[Object modeling scripts]
════

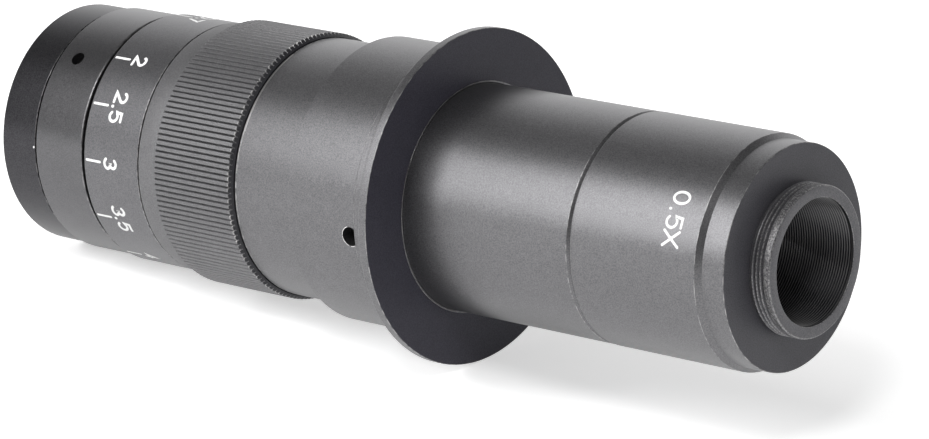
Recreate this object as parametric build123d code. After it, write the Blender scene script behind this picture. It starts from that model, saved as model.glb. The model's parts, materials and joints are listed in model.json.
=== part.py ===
from build123d import *
from math import asin, cos, pi, radians, sin
import os

# Zoom lens with a camera adapter, turned about one optical axis. It stands on its objective end.
# The axis is Z, the objective face is at z = 0 and the camera thread is at the top.
# Angles are in degrees from +X, anticlockwise seen from the camera end. The readings face -Y.
# Every size is in millimetres.

# Outside, from the objective end to the camera end
objective_ring_d = 43.4
objective_ring_length = 8.25
index_ring_d = 44.2
index_ring_length = 11.35
ring_groove = 0.7
ring_groove_depth = 0.5
scale_gap = 1.1
scale_ring_d = 45.0
scale_ring_length = 13.05
scale_joint = 0.35
land_d = 45.2
land_length = 3.95
knurl_d = 47.5
knurl_length = 19.25
knurl_pitch = 1.0
knurl_depth = 0.4
knurl_flat = 0.62
knurl_lead_in = 1.1
knurl_end_chamfer = 0.7
body_gap = 0.25
body_d = 45.8
body_length = 14.2
collar_d = 50.0
collar_length = 14.85
hub_length = 4.75
flange_d = 58.4
flange_thickness = 1.6
rear_tube_d = 39.5
rear_tube_length = 35.7
rear_tube_chamfer = 0.45
tube_joint = 0.45
tube_joint_depth = 0.5
adapter_d = 39.6
adapter_length = 26.35
adapter_taper = 0.95
neck_d = 38.0
neck_length = 4.3
camera_thread_d = 25.4
camera_thread_length = 4.4
camera_bore_d = 21.2

# Clearances
slip = 0.05
run = 0.05
end_play = 0.05
cement = 0.02
edge_break = 0.3
fine_break = 0.15

# Front socket for an auxiliary lens
socket_d = 36.4
socket_depth = 4.0
socket_web = 1.0
front_aperture_d = 28.0

# Guide tube and cam tube
guide_bore_d = 31.0
guide_d = 35.0
cam_wall = 1.95
sleeve_wall = 1.45
washer_width = 1.7
rear_washer_width = 2.6
cam_tail = 2.1
cam_end_wall = 3.0
cam_tail_room = 2.7

# Zoom motion, counted from the rest place, which reads 3
turn_to_high_power = 84.5
turn_to_low_power = 94.0
variator_low_z = 28.0
variator_travel = 12.0
compensator_low_z = 54.0
compensator_travel = 7.5
follower_d = 3.0
follower_count = 2
follower_angle = 0.0
follower_depth = 2.6
slot_clearance = 0.05

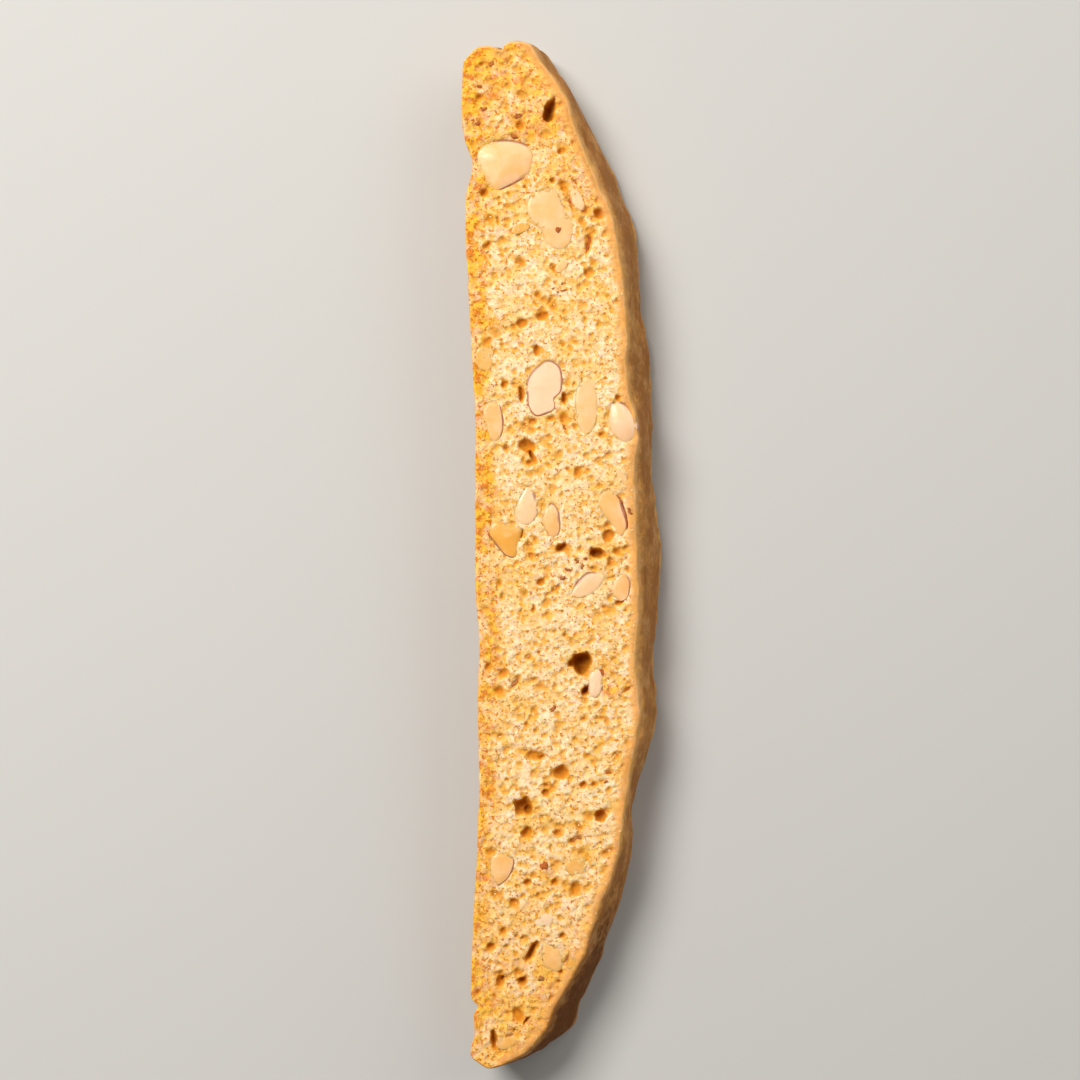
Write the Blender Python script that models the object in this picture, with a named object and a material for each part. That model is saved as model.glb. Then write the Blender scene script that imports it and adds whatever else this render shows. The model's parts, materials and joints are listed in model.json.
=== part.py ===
"""A long almond biscotti, lying on one cut face with the other cut face up.

The loaf was baked as a broad, low dome on a flat tray. This slice runs right across it, so its outline is
the loaf's cross-section: the baked base is the nearly straight long side and the domed crust is the bowed
one. The knife leaned as it cut, so the lower cut face stands further out on the crust's side than the upper
one.

Metres, +Z up. X runs from the base to the domed crust, Y along the slice, Z through its thickness. The
origin is the bottom centre of the slice's box. The tables below are in millimetres: "along" is measured from
the slice's pointed tip and "across" from the base line, both on the upper cut face.
"""

import math
import random
from collections import namedtuple

import bmesh
import bpy
from mathutils import Matrix, Vector

MM = 0.001

THICKNESS = 15.0
LEAN = 4.3  # how far the base's lower edge lies in from its upper one
CLEARANCE = 0.3  # the gap between an almond and the pocket it sits in
OVERSHOOT = 1.0  # how far a pocket's cutter reaches out past the cut face
OUTLINE_STEP = 2.9  # the longest side of the outline's facets

# Landmarks round the upper cut face: along, across, and how far the lower cut face stands out past each.
TIP = ((0.0, 3.4, 4.6), (1.2, 7.8, 6.0))
DOME = (
    (4.6, 11.8, 7.7),
    (9.2, 14.4, 6.7),
    (15.4, 17.8, 6.4),
    (21.0, 20.5, 5.3),
    (29.5, 23.4, 5.6),
    (37.0, 26.0, 4.2),
    (44.2, 27.2, 3.0),
    (51.6, 28.0, 4.3),
    (56.8, 29.2, 5.0),
    (63.0, 29.8, 5.0),
    (70.5, 29.1, 5.1),
    (79.0, 29.7, 5.2),
    (91.0, 29.5, 6.0),
    (104.5, 29.1, 4.8),
    (112.4, 29.6, 4.2),
    (119.0, 27.9, 6.0),
    (127.6, 27.6, 5.7),
    (134.6, 27.3, 4.4),
    (147.6, 25.5, 5.5),
    (154.6, 22.7, 5.8),
    (159.0, 20.9, 6.0),
    (164.4, 18.6, 5.4),
    (171.0, 16.4, 4.0),
    (175.6, 13.1, 4.4),
)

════

From the listing above, output exactly the run of lines that starts with the line containing "Write the Blender Python" and ends with the line containing "cut face up.".

Write the Blender Python script that models the object in this picture, with a named object and a material for each part. That model is saved as model.glb. Then write the Blender scene script that imports it and adds whatever else this render shows. The model's parts, materials and joints are listed in model.json.
=== part.py ===
"""A long almond biscotti, lying on one cut face with the other cut face up.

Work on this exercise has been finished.